The pain of loss and the stress of failing leaves an imprint on your mind. According to Elizabeth Stanley in “Widen the Window,” traumatic experiences create new neural pathways in our brains that force us to remember and relive that experience in all its gory detail. It is true that some people can lose hope and wallow in their losses and failures, but it is also true that overcoming these painful experiences can help individuals build character and the resilience to overcome adversity.

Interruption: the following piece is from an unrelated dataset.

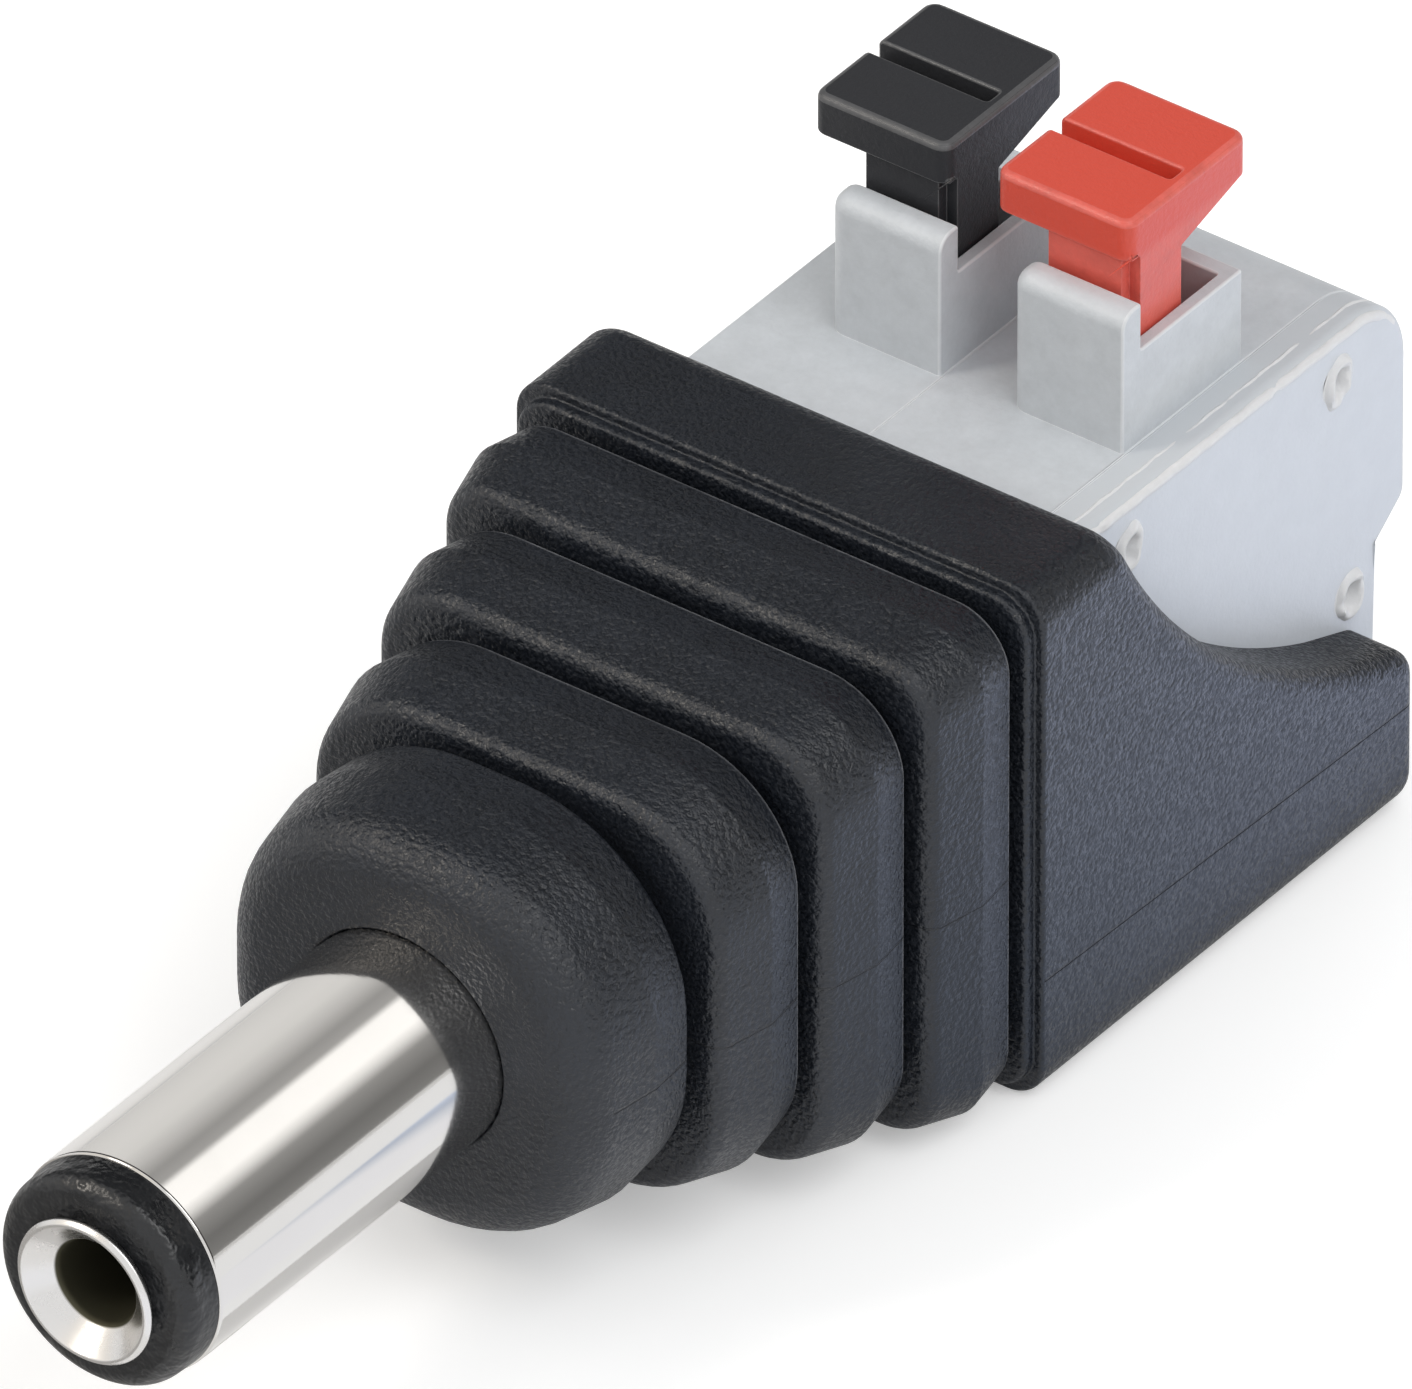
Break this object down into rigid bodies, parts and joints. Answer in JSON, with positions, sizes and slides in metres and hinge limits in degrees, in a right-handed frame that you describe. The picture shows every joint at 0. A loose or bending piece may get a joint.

This is real character, built from within upon grit, focus and hard work. There are no trite “growth hacks” for building inner strength and confidence that lasts. It takes time and patience. Losing isn’t pretty. Vulnerability is uncomfortable. Resilient character is built on sweat and tears, on failed projects and feedback sandwiches, on being cheated by a stacked deck and learning how to flip the odds in your favor.

Perhaps most importantly, this sturdy character helps one develop a more sophisticated depth of emotions. Having allowed themselves to genuinely feel and accept major losses, these imperfect, mortal humans know what it means to be defeated, vulnerable, weak and without hope. As a result, they can understand the pain of others in similar moments, develop empathy and ease their pain through authentic human connection. The emotional impact of loss helps to lay the foundation of our ethics and morals so that we know how to treat each other with respect and fairness.

Celebrate those who struggle valiantly through failure.

Win-or-die egomaniacs don’t have these tools. They’ve spent all their energy preventing, denying and explaining away their failures. Eventually, they’ve hyped themselves up on trophies and external praise for so long that they begin to buy their own line. The mask is mistaken for the true self, and they actually believe that they are special and entitled to act however they so choose.

The framework of their world is fragile; it’s built upon appearances rather than substance. They paper over their insecurities with their peacocking persona, shiny objects, Instagram filters and conditional friendships. But somewhere deep inside, beneath all the machismo and debutant stunts, they’re full of fear. They’re scared of being exposed. They no longer know what’s behind the façade. Sooner or later the Disappointment Panda brings a stiff wind to their door, and their ornate house of cards will come tumbling down.

That’s why losing is actually blessing. The grit and grime of failure shatters the grand delusion and awakens us from our self-seeking slumber. Loss cuts us down to size and reminds us of the imperfect nature of the human struggle. It replaces entitlement and arrogance with perspective and humility. The respect and empathy for others learned during our fall from fantasy enables us to form authentic, mutually beneficial connections with others. We’re no longer afraid when we venture out of our comfort zone, and our eyes are open to seek out true meaning and purpose.

Celebrate those who close their ears to taunts and jeers and struggle valiantly through failure. Praise those humble champions with the wisdom to realize that a rising tide can lift all boats.